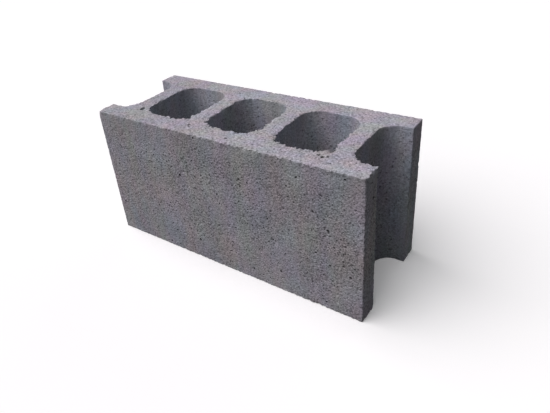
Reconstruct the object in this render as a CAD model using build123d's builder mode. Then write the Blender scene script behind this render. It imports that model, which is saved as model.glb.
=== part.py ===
# A hollow concrete block for reinforced walls, moulded in one piece.
# Three cores run through it from bed to bed. Each end is open with half a core,
# so two blocks laid end to end close one more core between them.
# Millimetres, standing on its lower bed face, +Z up and +X along its length.

import os

from build123d import *

os.makedirs("parts", exist_ok=True)

# The body as it leaves the mould
block_length = 390.0
block_thickness = 150.0
block_height = 190.0

# The mortar joint between two blocks in a course, which the end cores allow for
mortar_joint = 10.0

# The cores, open right through and widest at the upper bed
closed_cores = 3
web_at_top = 22.0
shell_at_top = 27.0
core_corner_radius = 24.0

# How far each wall of a core has come in by the lower bed, so that it draws
core_draft = 2.0

# The soft arris along every corner of the block
arris_radius = 1.5

# Core centres stand one module apart, with the outermost two in the joints
core_pitch = (block_length + mortar_joint) / (closed_cores + 1)
core_length = core_pitch - web_at_top
core_width = block_thickness - 2 * shell_at_top

# The tapered core that forms each opening
with BuildPart() as core_former:
    with BuildSketch(Plane.XY):
        RectangleRounded(
            core_length - 2 * core_draft,
            core_width - 2 * core_draft,
            core_corner_radius - core_draft,
        )
    with BuildSketch(Plane.XY.offset(block_height)):
        RectangleRounded(core_length, core_width, core_corner_radius)
    loft()

with BuildPart() as block:
    Box(
        block_length,
        block_thickness,
        block_height,
        align=(Align.CENTER, Align.CENTER, Align.MIN),
    )

    # The closed cores in a row, and at each end the half that opens outwards
    with GridLocations(core_pitch, 0, closed_cores + 2, 1):
        add(core_former.part, mode=Mode.SUBTRACT)

    # Every corner that the mould leaves is slightly soft: the outline of both beds,
    # the rims of the cores, and the upright corners of the four shell ends
    bed_edges = block.faces().filter_by(Axis.Z).edges()
    upright_edges = block.faces().filter_by(Axis.X).edges().group_by(Axis.Z)[1]
    fillet(bed_edges + upright_edges, arris_radius)

block.part.label = "block"
export_step(block.part, "parts/block.step")
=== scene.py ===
"""The looks of a hollow concrete block: its pitted, worn surface, finish, floor, light and camera."""

import math
from functools import partial
from typing import NamedTuple

import bpy
import numpy as np
from mathutils import Matrix, Vector, kdtree, noise
from mathutils.geometry import delaunay_2d_cdt


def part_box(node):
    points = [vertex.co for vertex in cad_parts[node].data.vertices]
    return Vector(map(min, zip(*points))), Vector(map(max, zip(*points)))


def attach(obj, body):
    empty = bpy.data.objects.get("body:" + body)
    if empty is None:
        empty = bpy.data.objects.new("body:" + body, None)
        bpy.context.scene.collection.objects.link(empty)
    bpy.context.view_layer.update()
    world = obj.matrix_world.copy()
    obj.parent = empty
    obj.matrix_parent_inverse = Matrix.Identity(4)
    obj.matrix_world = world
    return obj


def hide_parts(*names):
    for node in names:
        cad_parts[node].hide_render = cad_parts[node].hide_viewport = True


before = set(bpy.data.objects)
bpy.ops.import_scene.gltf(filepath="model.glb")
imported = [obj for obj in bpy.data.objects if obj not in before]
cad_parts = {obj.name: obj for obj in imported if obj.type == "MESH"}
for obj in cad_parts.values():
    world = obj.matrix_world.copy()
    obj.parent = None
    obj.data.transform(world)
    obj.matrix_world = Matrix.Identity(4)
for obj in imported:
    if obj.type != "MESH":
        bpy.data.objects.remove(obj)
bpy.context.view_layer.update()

METRES = 0.001

# Lengths are in millimetres, unless a comment or a name says otherwise.
# The block's own size comes from the frame.
low_corner, high_corner = (np.array(corner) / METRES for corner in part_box("block"))
LENGTH, THICKNESS, HEIGHT = high_corner - low_corner

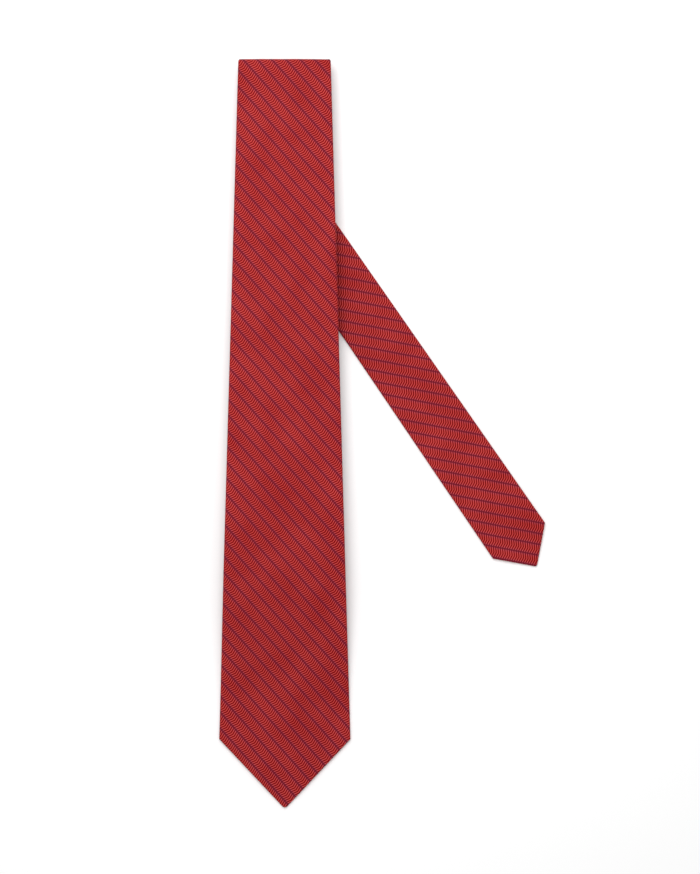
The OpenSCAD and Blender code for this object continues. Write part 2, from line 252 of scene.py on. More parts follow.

________________

Gather from the entries above all lines that include the string "points".

**Result for this task**
    points = [vertex.co for vertex in cad_parts[node].data.vertices]
    return Vector(map(min, zip(*points))), Vector(map(max, zip(*points)))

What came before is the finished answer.